> [Problem description]: Below is a listing; reproduce each line of it exactly.

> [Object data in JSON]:
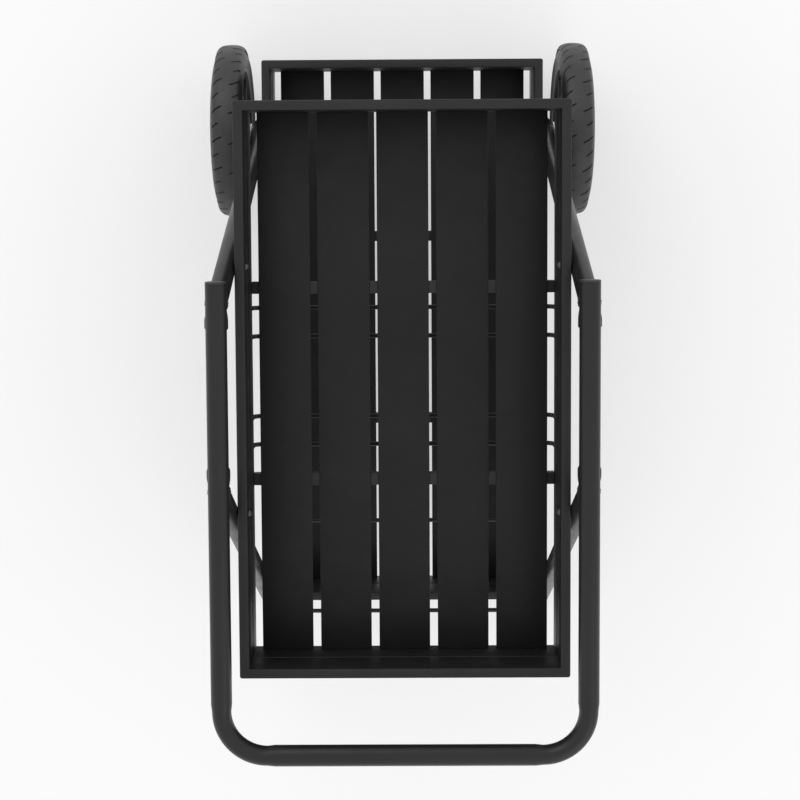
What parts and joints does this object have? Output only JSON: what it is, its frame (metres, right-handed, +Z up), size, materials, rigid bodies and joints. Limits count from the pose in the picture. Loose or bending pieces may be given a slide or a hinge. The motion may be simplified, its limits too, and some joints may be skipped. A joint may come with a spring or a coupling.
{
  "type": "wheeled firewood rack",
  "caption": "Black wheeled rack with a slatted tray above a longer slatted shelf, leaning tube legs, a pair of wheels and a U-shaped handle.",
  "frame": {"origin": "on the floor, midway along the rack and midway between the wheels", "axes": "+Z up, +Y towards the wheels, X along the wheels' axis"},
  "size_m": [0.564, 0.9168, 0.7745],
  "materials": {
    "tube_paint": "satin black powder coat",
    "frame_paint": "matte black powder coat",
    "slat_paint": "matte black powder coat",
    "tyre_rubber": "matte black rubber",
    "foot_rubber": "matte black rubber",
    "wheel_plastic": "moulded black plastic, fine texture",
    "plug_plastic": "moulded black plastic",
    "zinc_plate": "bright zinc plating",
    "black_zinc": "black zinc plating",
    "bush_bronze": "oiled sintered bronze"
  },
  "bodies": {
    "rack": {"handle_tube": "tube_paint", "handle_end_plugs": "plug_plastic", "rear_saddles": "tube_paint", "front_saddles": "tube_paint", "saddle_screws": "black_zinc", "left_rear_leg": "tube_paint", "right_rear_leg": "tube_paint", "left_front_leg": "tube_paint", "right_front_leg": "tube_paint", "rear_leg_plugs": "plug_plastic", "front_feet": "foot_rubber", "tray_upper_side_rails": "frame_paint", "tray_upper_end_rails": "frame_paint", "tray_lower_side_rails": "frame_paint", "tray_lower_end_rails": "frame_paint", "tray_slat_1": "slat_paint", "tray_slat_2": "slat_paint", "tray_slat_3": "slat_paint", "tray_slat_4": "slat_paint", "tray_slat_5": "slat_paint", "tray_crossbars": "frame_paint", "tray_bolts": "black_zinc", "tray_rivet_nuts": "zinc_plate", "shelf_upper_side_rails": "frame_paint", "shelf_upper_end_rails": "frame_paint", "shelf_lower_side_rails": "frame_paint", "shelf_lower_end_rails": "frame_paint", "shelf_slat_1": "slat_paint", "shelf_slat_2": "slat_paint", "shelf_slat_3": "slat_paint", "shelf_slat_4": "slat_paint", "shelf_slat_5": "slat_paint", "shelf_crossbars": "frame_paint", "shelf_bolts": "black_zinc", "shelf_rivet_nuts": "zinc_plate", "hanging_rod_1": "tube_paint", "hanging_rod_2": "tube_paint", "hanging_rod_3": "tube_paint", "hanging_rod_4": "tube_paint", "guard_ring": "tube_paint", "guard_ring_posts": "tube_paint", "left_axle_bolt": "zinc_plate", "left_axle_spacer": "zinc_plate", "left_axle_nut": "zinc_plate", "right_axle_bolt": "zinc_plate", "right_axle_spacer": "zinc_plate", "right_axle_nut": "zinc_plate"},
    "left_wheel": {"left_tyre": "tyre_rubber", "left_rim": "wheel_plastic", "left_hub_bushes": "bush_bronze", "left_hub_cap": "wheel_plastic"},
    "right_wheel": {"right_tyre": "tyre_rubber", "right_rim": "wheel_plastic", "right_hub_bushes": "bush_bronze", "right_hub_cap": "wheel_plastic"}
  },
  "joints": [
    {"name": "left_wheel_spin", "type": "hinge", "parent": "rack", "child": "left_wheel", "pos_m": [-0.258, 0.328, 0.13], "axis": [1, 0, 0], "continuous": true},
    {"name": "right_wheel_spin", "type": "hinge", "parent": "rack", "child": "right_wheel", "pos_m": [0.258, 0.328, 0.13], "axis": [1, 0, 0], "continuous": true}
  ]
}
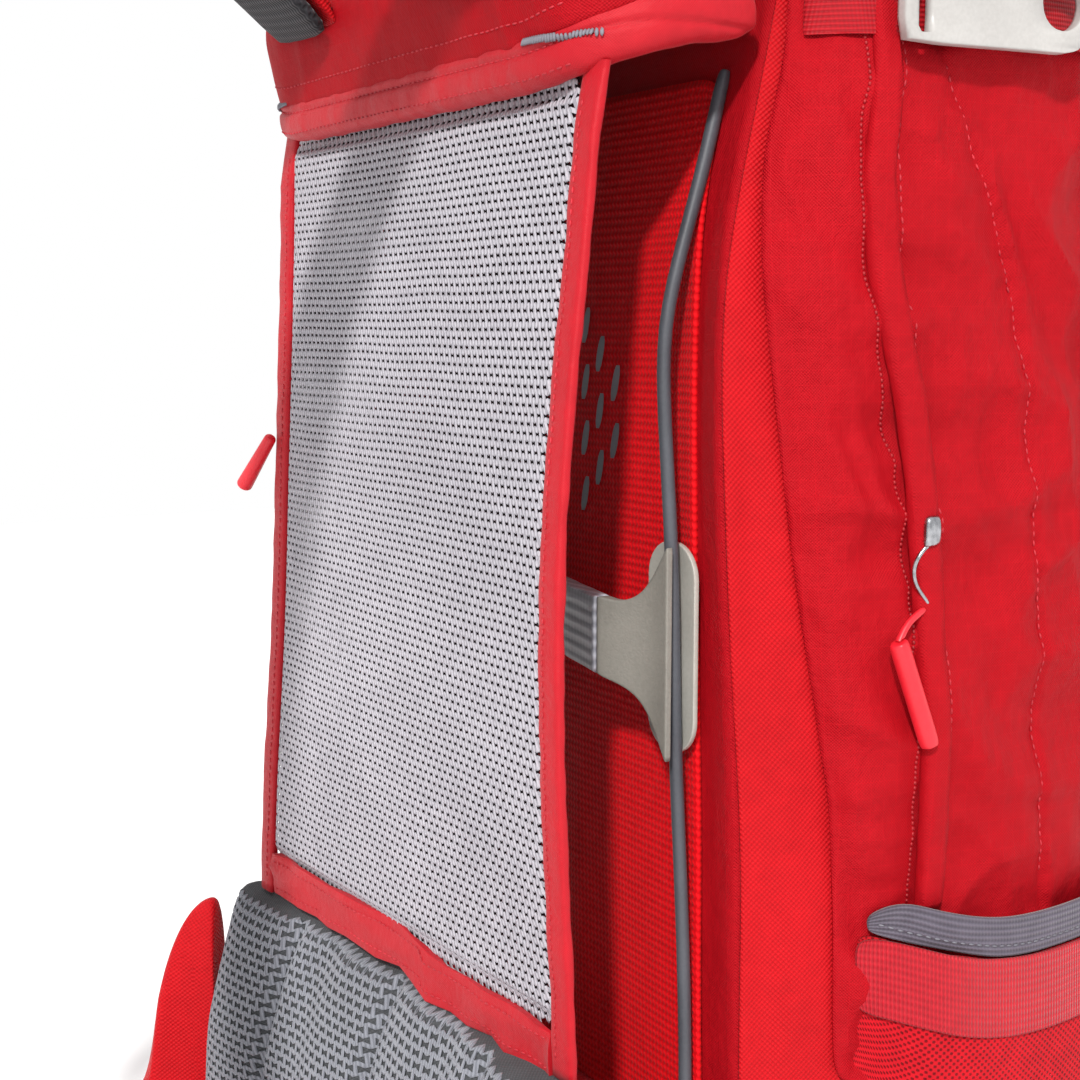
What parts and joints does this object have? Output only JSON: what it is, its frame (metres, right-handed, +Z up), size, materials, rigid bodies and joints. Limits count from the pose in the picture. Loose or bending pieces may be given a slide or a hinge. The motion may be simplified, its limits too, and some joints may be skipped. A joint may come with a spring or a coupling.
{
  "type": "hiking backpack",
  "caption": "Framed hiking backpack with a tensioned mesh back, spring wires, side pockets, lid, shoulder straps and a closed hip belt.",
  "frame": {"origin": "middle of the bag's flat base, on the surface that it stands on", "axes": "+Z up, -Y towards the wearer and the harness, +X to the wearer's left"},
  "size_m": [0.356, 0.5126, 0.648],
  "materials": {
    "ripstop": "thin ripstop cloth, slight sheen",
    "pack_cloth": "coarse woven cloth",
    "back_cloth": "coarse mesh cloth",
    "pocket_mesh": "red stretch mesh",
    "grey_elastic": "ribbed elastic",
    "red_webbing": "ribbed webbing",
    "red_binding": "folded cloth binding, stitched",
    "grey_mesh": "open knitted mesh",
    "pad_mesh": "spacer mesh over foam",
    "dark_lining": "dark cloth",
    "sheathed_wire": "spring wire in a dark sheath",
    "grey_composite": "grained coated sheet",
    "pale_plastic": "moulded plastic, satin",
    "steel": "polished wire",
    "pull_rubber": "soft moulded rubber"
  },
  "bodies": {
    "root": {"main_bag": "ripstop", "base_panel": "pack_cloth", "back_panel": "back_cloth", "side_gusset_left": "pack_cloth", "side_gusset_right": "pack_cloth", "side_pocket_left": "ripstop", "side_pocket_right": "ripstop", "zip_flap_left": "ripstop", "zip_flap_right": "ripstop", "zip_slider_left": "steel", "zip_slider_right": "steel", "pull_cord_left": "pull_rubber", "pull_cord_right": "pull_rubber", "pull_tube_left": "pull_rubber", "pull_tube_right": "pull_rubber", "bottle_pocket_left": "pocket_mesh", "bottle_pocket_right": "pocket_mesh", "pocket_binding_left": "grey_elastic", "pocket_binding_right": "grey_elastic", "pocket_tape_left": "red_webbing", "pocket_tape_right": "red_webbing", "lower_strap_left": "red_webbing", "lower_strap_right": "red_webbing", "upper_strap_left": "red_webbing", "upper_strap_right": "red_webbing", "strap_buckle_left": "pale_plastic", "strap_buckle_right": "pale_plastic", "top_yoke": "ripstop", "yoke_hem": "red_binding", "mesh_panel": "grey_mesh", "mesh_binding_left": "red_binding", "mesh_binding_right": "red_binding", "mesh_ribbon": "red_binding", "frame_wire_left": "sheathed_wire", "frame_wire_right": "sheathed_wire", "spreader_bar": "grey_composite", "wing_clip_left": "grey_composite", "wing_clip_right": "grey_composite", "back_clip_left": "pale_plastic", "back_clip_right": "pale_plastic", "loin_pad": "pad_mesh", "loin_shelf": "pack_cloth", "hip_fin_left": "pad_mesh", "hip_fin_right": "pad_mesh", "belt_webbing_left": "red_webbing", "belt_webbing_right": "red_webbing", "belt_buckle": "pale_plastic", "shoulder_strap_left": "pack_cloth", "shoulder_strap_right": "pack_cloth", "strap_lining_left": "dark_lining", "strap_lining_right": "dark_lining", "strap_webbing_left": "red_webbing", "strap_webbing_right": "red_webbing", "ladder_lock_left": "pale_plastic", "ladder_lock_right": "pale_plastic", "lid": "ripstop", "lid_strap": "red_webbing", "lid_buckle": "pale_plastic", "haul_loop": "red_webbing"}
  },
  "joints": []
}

> [The solution]:
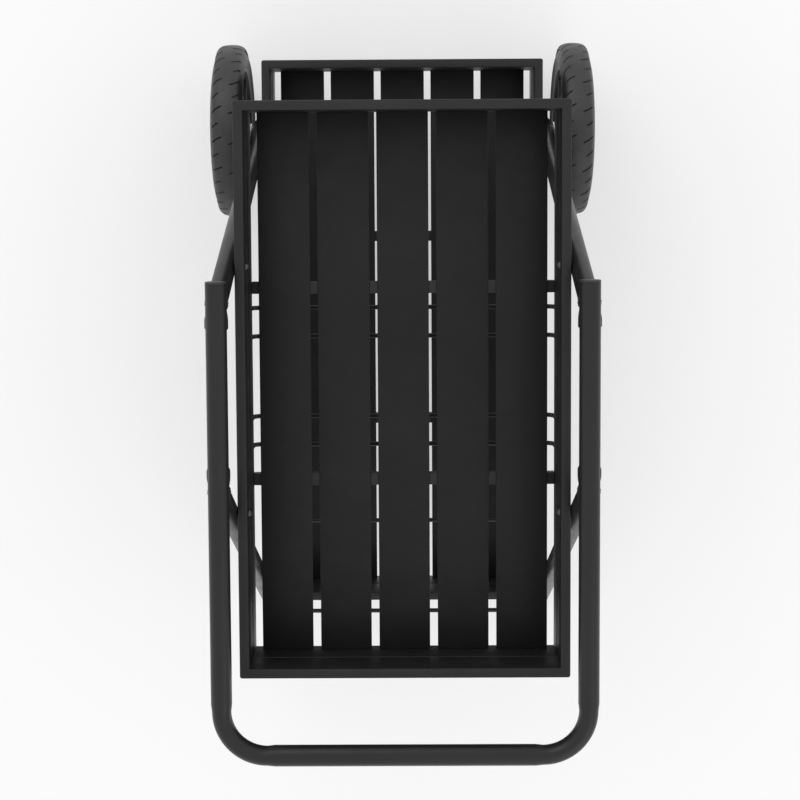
What parts and joints does this object have? Output only JSON: what it is, its frame (metres, right-handed, +Z up), size, materials, rigid bodies and joints. Limits count from the pose in the picture. Loose or bending pieces may be given a slide or a hinge. The motion may be simplified, its limits too, and some joints may be skipped. A joint may come with a spring or a coupling.
{
  "type": "wheeled firewood rack",
  "caption": "Black wheeled rack with a slatted tray above a longer slatted shelf, leaning tube legs, a pair of wheels and a U-shaped handle.",
  "frame": {"origin": "on the floor, midway along the rack and midway between the wheels", "axes": "+Z up, +Y towards the wheels, X along the wheels' axis"},
  "size_m": [0.564, 0.9168, 0.7745],
  "materials": {
    "tube_paint": "satin black powder coat",
    "frame_paint": "matte black powder coat",
    "slat_paint": "matte black powder coat",
    "tyre_rubber": "matte black rubber",
    "foot_rubber": "matte black rubber",
    "wheel_plastic": "moulded black plastic, fine texture",
    "plug_plastic": "moulded black plastic",
    "zinc_plate": "bright zinc plating",
    "black_zinc": "black zinc plating",
    "bush_bronze": "oiled sintered bronze"
  },
  "bodies": {
    "rack": {"handle_tube": "tube_paint", "handle_end_plugs": "plug_plastic", "rear_saddles": "tube_paint", "front_saddles": "tube_paint", "saddle_screws": "black_zinc", "left_rear_leg": "tube_paint", "right_rear_leg": "tube_paint", "left_front_leg": "tube_paint", "right_front_leg": "tube_paint", "rear_leg_plugs": "plug_plastic", "front_feet": "foot_rubber", "tray_upper_side_rails": "frame_paint", "tray_upper_end_rails": "frame_paint", "tray_lower_side_rails": "frame_paint", "tray_lower_end_rails": "frame_paint", "tray_slat_1": "slat_paint", "tray_slat_2": "slat_paint", "tray_slat_3": "slat_paint", "tray_slat_4": "slat_paint", "tray_slat_5": "slat_paint", "tray_crossbars": "frame_paint", "tray_bolts": "black_zinc", "tray_rivet_nuts": "zinc_plate", "shelf_upper_side_rails": "frame_paint", "shelf_upper_end_rails": "frame_paint", "shelf_lower_side_rails": "frame_paint", "shelf_lower_end_rails": "frame_paint", "shelf_slat_1": "slat_paint", "shelf_slat_2": "slat_paint", "shelf_slat_3": "slat_paint", "shelf_slat_4": "slat_paint", "shelf_slat_5": "slat_paint", "shelf_crossbars": "frame_paint", "shelf_bolts": "black_zinc", "shelf_rivet_nuts": "zinc_plate", "hanging_rod_1": "tube_paint", "hanging_rod_2": "tube_paint", "hanging_rod_3": "tube_paint", "hanging_rod_4": "tube_paint", "guard_ring": "tube_paint", "guard_ring_posts": "tube_paint", "left_axle_bolt": "zinc_plate", "left_axle_spacer": "zinc_plate", "left_axle_nut": "zinc_plate", "right_axle_bolt": "zinc_plate", "right_axle_spacer": "zinc_plate", "right_axle_nut": "zinc_plate"},
    "left_wheel": {"left_tyre": "tyre_rubber", "left_rim": "wheel_plastic", "left_hub_bushes": "bush_bronze", "left_hub_cap": "wheel_plastic"},
    "right_wheel": {"right_tyre": "tyre_rubber", "right_rim": "wheel_plastic", "right_hub_bushes": "bush_bronze", "right_hub_cap": "wheel_plastic"}
  },
  "joints": [
    {"name": "left_wheel_spin", "type": "hinge", "parent": "rack", "child": "left_wheel", "pos_m": [-0.258, 0.328, 0.13], "axis": [1, 0, 0], "continuous": true},
    {"name": "right_wheel_spin", "type": "hinge", "parent": "rack", "child": "right_wheel", "pos_m": [0.258, 0.328, 0.13], "axis": [1, 0, 0], "continuous": true}
  ]
}
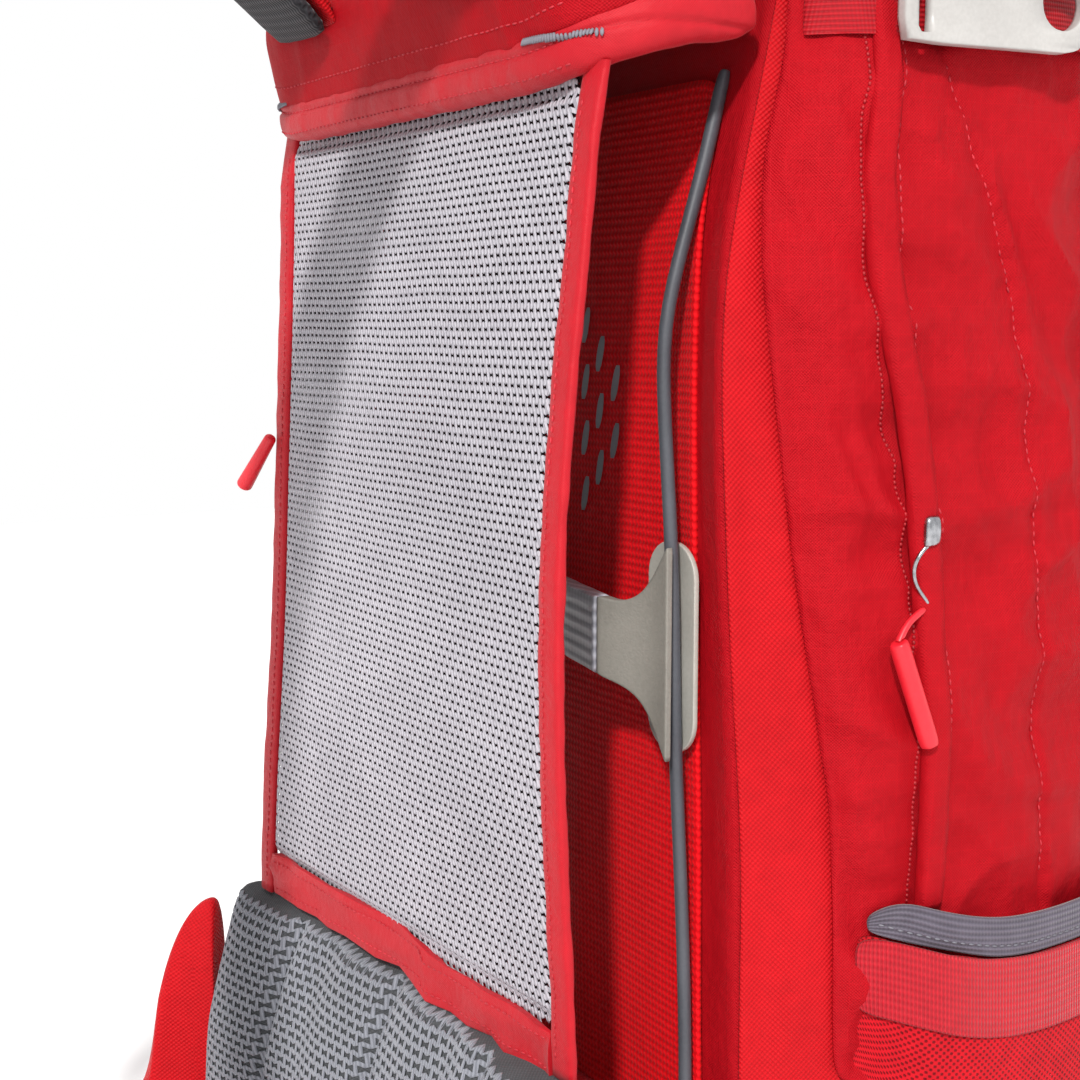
What parts and joints does this object have? Output only JSON: what it is, its frame (metres, right-handed, +Z up), size, materials, rigid bodies and joints. Limits count from the pose in the picture. Loose or bending pieces may be given a slide or a hinge. The motion may be simplified, its limits too, and some joints may be skipped. A joint may come with a spring or a coupling.
{
  "type": "hiking backpack",
  "caption": "Framed hiking backpack with a tensioned mesh back, spring wires, side pockets, lid, shoulder straps and a closed hip belt.",
  "frame": {"origin": "middle of the bag's flat base, on the surface that it stands on", "axes": "+Z up, -Y towards the wearer and the harness, +X to the wearer's left"},
  "size_m": [0.356, 0.5126, 0.648],
  "materials": {
    "ripstop": "thin ripstop cloth, slight sheen",
    "pack_cloth": "coarse woven cloth",
    "back_cloth": "coarse mesh cloth",
    "pocket_mesh": "red stretch mesh",
    "grey_elastic": "ribbed elastic",
    "red_webbing": "ribbed webbing",
    "red_binding": "folded cloth binding, stitched",
    "grey_mesh": "open knitted mesh",
    "pad_mesh": "spacer mesh over foam",
    "dark_lining": "dark cloth",
    "sheathed_wire": "spring wire in a dark sheath",
    "grey_composite": "grained coated sheet",
    "pale_plastic": "moulded plastic, satin",
    "steel": "polished wire",
    "pull_rubber": "soft moulded rubber"
  },
  "bodies": {
    "root": {"main_bag": "ripstop", "base_panel": "pack_cloth", "back_panel": "back_cloth", "side_gusset_left": "pack_cloth", "side_gusset_right": "pack_cloth", "side_pocket_left": "ripstop", "side_pocket_right": "ripstop", "zip_flap_left": "ripstop", "zip_flap_right": "ripstop", "zip_slider_left": "steel", "zip_slider_right": "steel", "pull_cord_left": "pull_rubber", "pull_cord_right": "pull_rubber", "pull_tube_left": "pull_rubber", "pull_tube_right": "pull_rubber", "bottle_pocket_left": "pocket_mesh", "bottle_pocket_right": "pocket_mesh", "pocket_binding_left": "grey_elastic", "pocket_binding_right": "grey_elastic", "pocket_tape_left": "red_webbing", "pocket_tape_right": "red_webbing", "lower_strap_left": "red_webbing", "lower_strap_right": "red_webbing", "upper_strap_left": "red_webbing", "upper_strap_right": "red_webbing", "strap_buckle_left": "pale_plastic", "strap_buckle_right": "pale_plastic", "top_yoke": "ripstop", "yoke_hem": "red_binding", "mesh_panel": "grey_mesh", "mesh_binding_left": "red_binding", "mesh_binding_right": "red_binding", "mesh_ribbon": "red_binding", "frame_wire_left": "sheathed_wire", "frame_wire_right": "sheathed_wire", "spreader_bar": "grey_composite", "wing_clip_left": "grey_composite", "wing_clip_right": "grey_composite", "back_clip_left": "pale_plastic", "back_clip_right": "pale_plastic", "loin_pad": "pad_mesh", "loin_shelf": "pack_cloth", "hip_fin_left": "pad_mesh", "hip_fin_right": "pad_mesh", "belt_webbing_left": "red_webbing", "belt_webbing_right": "red_webbing", "belt_buckle": "pale_plastic", "shoulder_strap_left": "pack_cloth", "shoulder_strap_right": "pack_cloth", "strap_lining_left": "dark_lining", "strap_lining_right": "dark_lining", "strap_webbing_left": "red_webbing", "strap_webbing_right": "red_webbing", "ladder_lock_left": "pale_plastic", "ladder_lock_right": "pale_plastic", "lid": "ripstop", "lid_strap": "red_webbing", "lid_buckle": "pale_plastic", "haul_loop": "red_webbing"}
  },
  "joints": []
}